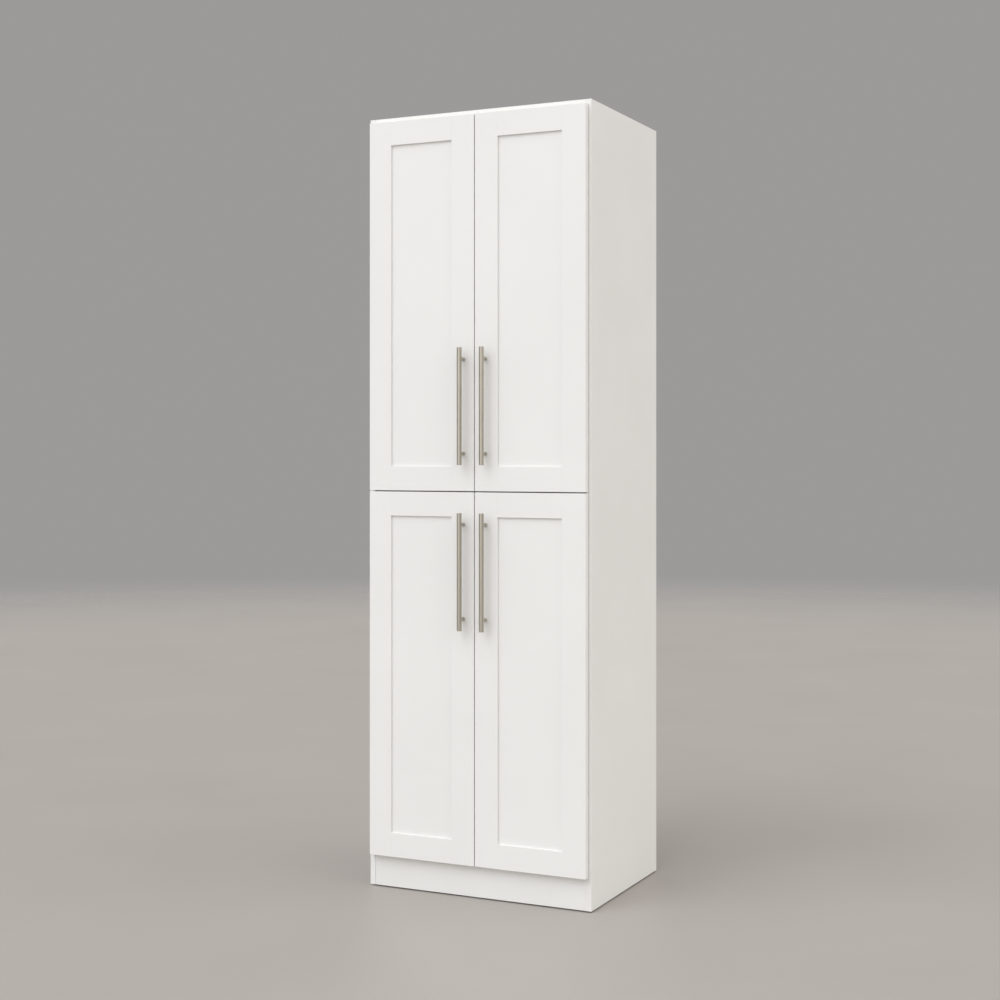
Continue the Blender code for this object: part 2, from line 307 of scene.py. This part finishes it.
def nickel_plate():
    """Bright nickel plating on pressed steel, with faint drawing marks."""
    made, tree, shader = new_material("nickel plate", metallic=1.0)
    marks = noise(tree, 1, 2, (60, 900, 60))
    tint = two_tone(tree, marks, (0.60, 0.59, 0.56), (0.69, 0.68, 0.65))
    tree.links.new(tint, shader.inputs["Base Color"])
    tree.links.new(spread(tree, noise(tree, 120, 2), 0.18, 0.30), shader.inputs["Roughness"])
    bump(tree, shader, marks, 0.00001, 0.5)
    return made


# ---------------------------------------------------------------- shapes

def settle_normals(piece):
    """Smooth the rounded arrises and keep the flats flat."""
    piece.data.shade_smooth()
    piece.data.set_sharp_from_angle(angle=SHARP_ANGLE)
    level = piece.modifiers.new("flat faces", "WEIGHTED_NORMAL")
    level.keep_sharp = True
    level.weight = 100


def add_piece(mesh, material, body, stands_for=()):
    """A finished piece, named after its mesh, that rides on a body and wears the given material."""
    piece = bpy.data.objects.new(mesh.name, mesh)
    bpy.context.scene.collection.objects.link(piece)
    mesh.materials.clear()
    mesh.materials.append(material)
    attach(piece, body)
    if stands_for:
        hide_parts(*stands_for)
    settle_normals(piece)


def temporary(mesh):
    """An object to hang modifiers on, taken away again after use."""
    made = bpy.data.objects.new("temporary", mesh)
    bpy.context.scene.collection.objects.link(made)
    return made


def evaluated_mesh(piece, name):
    """A new mesh with the piece's modifiers applied."""
    bpy.context.view_layer.update()
    graph = bpy.context.evaluated_depsgraph_get()
    mesh = bpy.data.meshes.new_from_object(piece.evaluated_get(graph))
    mesh.name = name
    return mesh


def carved(mesh, tools, operation="DIFFERENCE"):
    """The mesh after a Boolean with each tool mesh."""
    piece = temporary(mesh)
    used = [temporary(tool) for tool in tools]
    for tool in used:
        step = piece.modifiers.new("carve", "BOOLEAN")
        step.operation = operation
        step.solver = "EXACT"
        step.object = tool
    result = evaluated_mesh(piece, mesh.name)
    for spent in (piece, *used):
        bpy.data.objects.remove(spent)
    return result


def box_mesh(name, low, high):
    """A sharp box between two corners."""
    mesh = bpy.data.meshes.new(name)
    shape = bmesh.new()
    bmesh.ops.create_cube(shape, size=1)
    bmesh.ops.scale(shape, vec=high - low, verts=shape.verts)
    bmesh.ops.translate(shape, vec=(low + high) / 2, verts=shape.verts)
    shape.to_mesh(mesh)
    shape.free()
    return mesh


def soft_box(name, low, high, arris_of, steps=3):
    """A box whose arrises are rounded. `arris_of` gives the radius for the edge with that midpoint."""
    mesh = box_mesh(name, low, high)
    radii = []
    for edge in mesh.edges:
        start, end = (mesh.vertices[index].co for index in edge.vertices)
        radii.append(arris_of((start + end) / 2))
    widest = max(radii)
    weights = mesh.attributes.new("bevel_weight_edge", "FLOAT", "EDGE")
    for item, radius in zip(weights.data, radii):
        item.value = radius / widest
    piece = temporary(mesh)
    rounding = piece.modifiers.new("rounding", "BEVEL")
    rounding.limit_method = "WEIGHT"
    rounding.width = widest
    rounding.segments = steps
    result = evaluated_mesh(piece, name)
    bpy.data.objects.remove(piece)
    return result


def even_soft_box(name, low, high, radius, steps):
    """A box with the same rounding on every arris."""
    return soft_box(name, low, high, lambda middle: radius, steps)


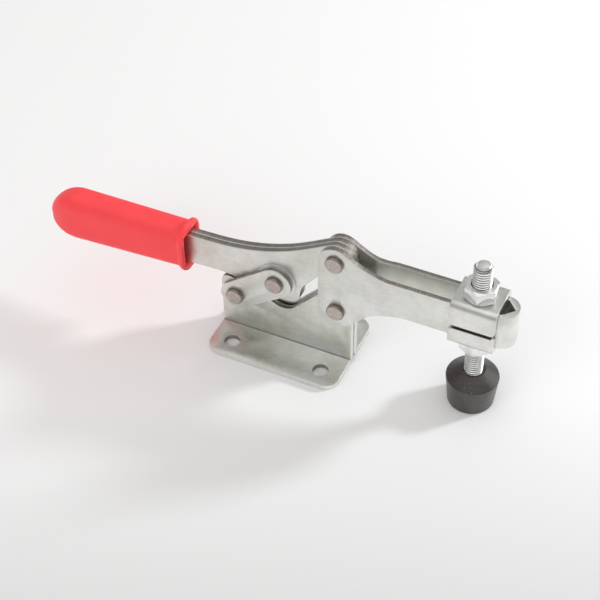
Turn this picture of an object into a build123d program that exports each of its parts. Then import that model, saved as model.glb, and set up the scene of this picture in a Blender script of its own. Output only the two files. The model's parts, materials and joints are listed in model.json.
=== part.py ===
from build123d import *
from math import acos, atan2, cos, degrees, hypot, radians, sin, tan
import os

# A horizontal toggle clamp: flanged base, pair of links, two-plate handle with a grip,
# open U-bar arm, and a height-adjustable spindle with a rubber cap, held by two saddles.
#
# Millimetres, +Z up. The origin is the centre of the four base holes, on the plane that
# the base stands on. +X runs along the arm to its nose. The clamp is locked: the arm is
# down and the links have just passed dead centre. "right" is the -Y side, "left" the +Y.

# ---- Driving dimensions ----

# Base: two L-shaped plates set back to back
base_length = 61.3
base_width = 44.3
base_sheet = 2.5
base_bend = 1.0
web_gap = 1.5
flange_corner = 6.0
hole_spacing_x = 42.4
hole_spacing_y = 28.2
base_hole_d = 7.0
rear_lug_corner = 3.4
rear_slope_x = -15.4
rear_slope_fillet = 4.0
notch_x = 0.1
notch_depth = 6.4
notch_r = 7.5
notch_angle = 47.8
front_lug_rise = 9.3
front_lug_corner = 6.0

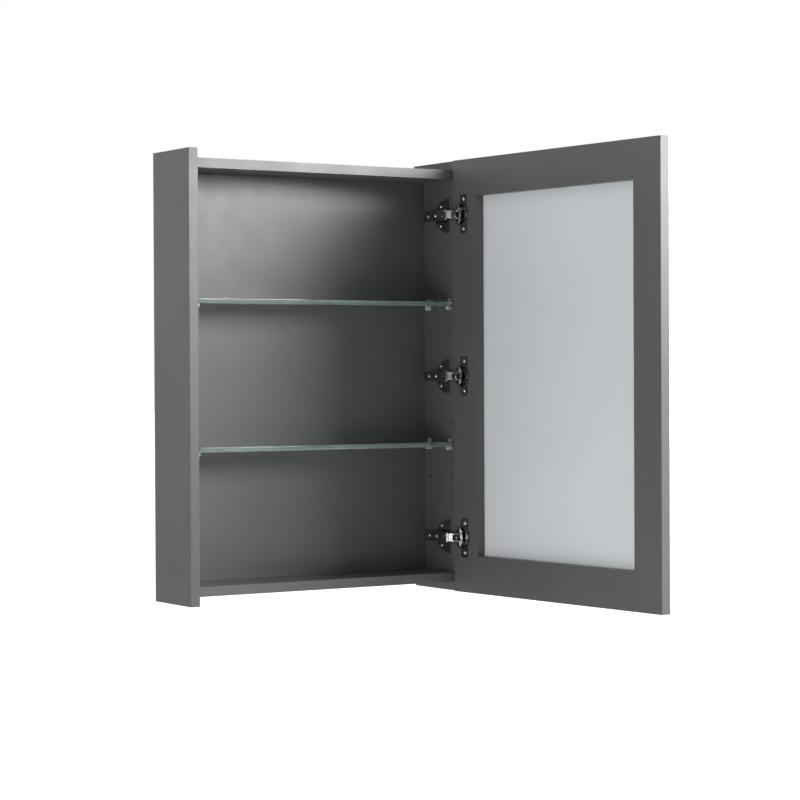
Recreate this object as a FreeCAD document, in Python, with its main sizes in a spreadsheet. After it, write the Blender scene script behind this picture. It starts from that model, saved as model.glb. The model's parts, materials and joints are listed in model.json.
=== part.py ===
import FreeCAD, Part
import Sketcher
import math
import os
import re

# Wall-hung mirror cabinet with one door on three concealed hinges, shown with the door open.
# Row frame: +X to the right seen from the front, +Y towards the wall, +Z up. The wall is the plane
# Y = 0 and the origin is midway between the two keyhole entries that the cabinet hangs from.
# Cabinet frame: x from the left side's outer face, y from the front edge, z from the bottom.
# Door frame: x from the hinge-side edge, y from the inner face into the door, z from the bottom.

App = FreeCAD
doc = App.newDocument("MirrorCabinet")
sheet = doc.addObject("Spreadsheet::Sheet", "Sizes")

SIZES = {
    # carcass
    "cabinetWide": 500, "cabinetTall": 700, "cabinetDeep": 120, "board": 15, "sideProud": 15,
    "hangHigh": 640, "backInset": 90, "railTall": 80,
    "dowelRadius": 4, "dowelLong": 28, "dowelInSide": 10, "dowelSlack": 0.05, "dowelBlind": 1,
    "dowelFront": 35, "dowelRear": 85, "railDowelOff": 22,
    # keyhole hanger plates let into the upper rear rail
    "hangerPitch": 400, "plateWide": 26, "plateTall": 58, "plateThin": 2, "entryRadius": 5,
    "slotRadius": 2.75, "slotRise": 12, "plateScrewOff": 25, "screwShank": 1.75, "screwHead": 3.5,
    "hangerScrewLong": 12, "recessWide": 15, "recessDeep": 10, "recessLow": 8, "recessHigh": 18,
    # glass shelves and their supports
    "glassThick": 8, "glassDeep": 85, "glassSetback": 3, "glassEndGap": 2.2, "glassChamfer": 0.7,
    "upperShelf": 463.4, "lowerShelf": 234.6, "holeFront": 12, "holeRear": 73, "holeRadius": 2.5,
    "holeDeep": 9, "spareAboveUpper": 513, "spareBelowUpper": 423, "spareAboveLower": 274.5,
    "spareBelowLower": 184.5, "clipWide": 5, "clipThin": 2,
    "clipRise": 5, "clipLip": 4, "tongueWide": 6.5, "tongueLong": 7, "tongueTall": 5,
    "pinRadius": 2.45, "pinLong": 8, "pinDrop": 2.6,
    # door
    "doorWide": 497, "doorTall": 700, "stile": 60, "tapeThin": 0.7, "tapeInset": 6, "tapeWide": 25,
    "tapeGap": 2,
    "filmThin": 0.3, "mirrorThick": 4, "openAngle": 93.6, "cornerAcross": 479.12,
    "cornerDeep": -5.41,
    # hinge heights
    "hingeLow": 88, "hingeMiddle": 350, "hingeHigh": 612,
    # hinge cup in the door
    "cupCentre": 22.5, "cupRadius": 17.5, "cupWall": 1, "cupDeep": 12.5, "cupFloor": 0.8,
    "flangeTall": 63, "flangeNear": 19.5, "flangeFar": 37, "flangeThin": 1.2, "rimRadius": 19,
    "flangeRound": 4, "cupScrewPitch": 48, "cupScrewRow": 28.5, "cupScrewLong": 12,
    "springNear": 21, "springLong": 15, "springWide": 9, "springThin": 0.6, "springCurl": 1.1,
    # hinge arm and mounting plate on the side panel
    "armLift": 18, "armThin": 1.2, "armHalf": 8.5, "armBack": 64, "armFront": 2, "armDrop": 9,
    "noseHalf": 7.8, "noseRadius": 2.5, "noseBack": 9, "noseLip": -1.2,
    "wingFront": 14, "wingDeep": 40, "wingTall": 56, "wingThin": 2, "railHalf": 6.5,
    "railFront": 22, "railBack": 62, "plateScrewRow": 38, "plateScrewPitch": 32,
    "depthScrewRow": 50, "overlayScrewRow": 29, "adjustHead": 3.3, "adjustShank": 2,
    "adjustLong": 9, "headThick": 1.6,
    # hinge pins, in the cabinet frame on the arm and in the door frame in the cup
    "innerPinAcross": 475.8, "innerPinDeep": -4.9, "outerPinAcross": 465, "outerPinDeep": -6,
    "innerCupAlong": 9.3, "innerCupInto": 6.95, "outerCupAlong": 13, "outerCupInto": 1.8,
    "hingePin": 1, "hingePinSlack": 0.05, "cupPinSkin": 0.1, "stubInside": 4.65,
    # links
    "innerHalf": 4.4, "linkHalf": 1, "knuckle": 2, "mouthAlong": 8.3, "mouthBefore": 2.35,
    "cheekInside": 4.8, "cheekOutside": 6.4, "bulgeAlong": 10.5, "bulgeDrop": 2.4,
    "bridgeLong": 9, "bridgeThin": 0.8,
    "slotHalf": 1.75, "slotRim": 0.8, "slotStart": 17.67, "slotDrop": 0.27, "forkLong": 22.2,
    "cutPast": 1,
}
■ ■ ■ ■
Quote, with nothing altered, all lines from the start of the entries to the line that carries "mesh.materials.append(material)", inclusive.

→ WRITTEN RESPONSE
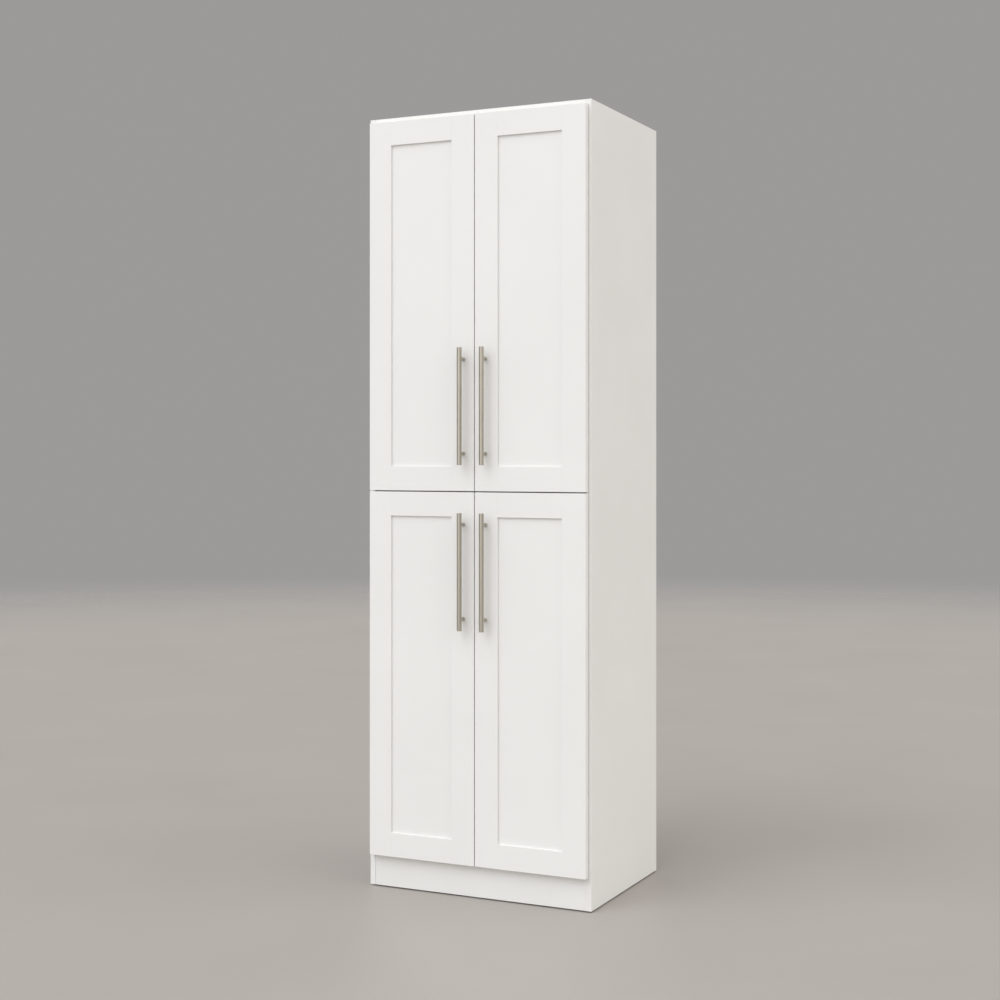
Continue the Blender code for this object: part 2, from line 307 of scene.py. This part finishes it.
def nickel_plate():
    """Bright nickel plating on pressed steel, with faint drawing marks."""
    made, tree, shader = new_material("nickel plate", metallic=1.0)
    marks = noise(tree, 1, 2, (60, 900, 60))
    tint = two_tone(tree, marks, (0.60, 0.59, 0.56), (0.69, 0.68, 0.65))
    tree.links.new(tint, shader.inputs["Base Color"])
    tree.links.new(spread(tree, noise(tree, 120, 2), 0.18, 0.30), shader.inputs["Roughness"])
    bump(tree, shader, marks, 0.00001, 0.5)
    return made


# ---------------------------------------------------------------- shapes

def settle_normals(piece):
    """Smooth the rounded arrises and keep the flats flat."""
    piece.data.shade_smooth()
    piece.data.set_sharp_from_angle(angle=SHARP_ANGLE)
    level = piece.modifiers.new("flat faces", "WEIGHTED_NORMAL")
    level.keep_sharp = True
    level.weight = 100


def add_piece(mesh, material, body, stands_for=()):
    """A finished piece, named after its mesh, that rides on a body and wears the given material."""
    piece = bpy.data.objects.new(mesh.name, mesh)
    bpy.context.scene.collection.objects.link(piece)
    mesh.materials.clear()
    mesh.materials.append(material)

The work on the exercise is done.